Synthesis and Properties of Isononyl-Extended Multibranched Alcohol Polyether Nonionic Surfactants.

Abstract

Isononanol, a branched aliphatic alcohol, is derived from isobutylene upgradation, encompassing dimerization and hydroformylation. Branched surfactants exhibit lower surface tension, superior wettability, and rapid defoaming compared to linear surfactants. Isononanol (C₉-OH) with abundant methyl branching can serve as a hydrophobic tail of branched surfactants, suffering from insufficient lipophilicity due to its short effective chain length.

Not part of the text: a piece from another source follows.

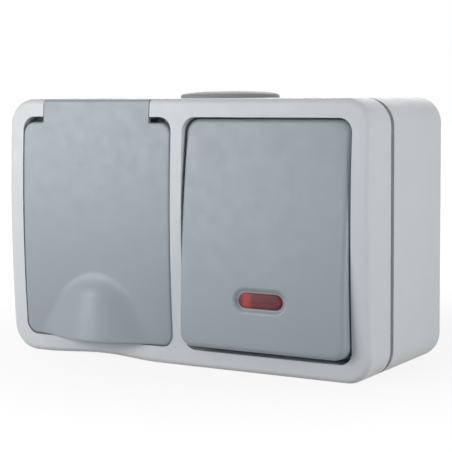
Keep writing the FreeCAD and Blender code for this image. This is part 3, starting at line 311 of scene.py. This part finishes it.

This paper proposes a strategy to extend the hydrophobic tail by grafting one propylene oxide (P₁) or butylene oxide (B₁) to increase chain length and branching degree with the aim of synthesizing extended multibranched alcohols C₉P₁-OH and C₉B₁-OH with purities of 95.3 and 97.2%, respectively. Subsequently, a series of extended multibranched alcohol polyether nonionic surfactants (C₉P₁E_n and C₉B₁E_n) were synthesized by ethoxylation, with their structures confirmed by Fourier-transform infrared (FT-IR) and ¹H NMR and their surfactant properties systematically investigated. The findings indicate that C₉P₁E_n and C₉B₁E_n exhibited lower γ_CMC values compared to the isononanol polyether surfactant (C₉E_n), which allows for rapid wetting on a hydrophobic surface, especially C₉B₁E₆ with an initial contact angle of only 54° compared to 80° for C₉E₆. Also remarkable is the rapid defoaming performance, with C₉B₁E₆ having less than 0.1% of the initial foam volume but C₉E₆ having up to 50.1% foam volume after 30 s. These surfactant performances provide significant benefits for the potential application of branched nonionic surfactants in the industrial cleaning field.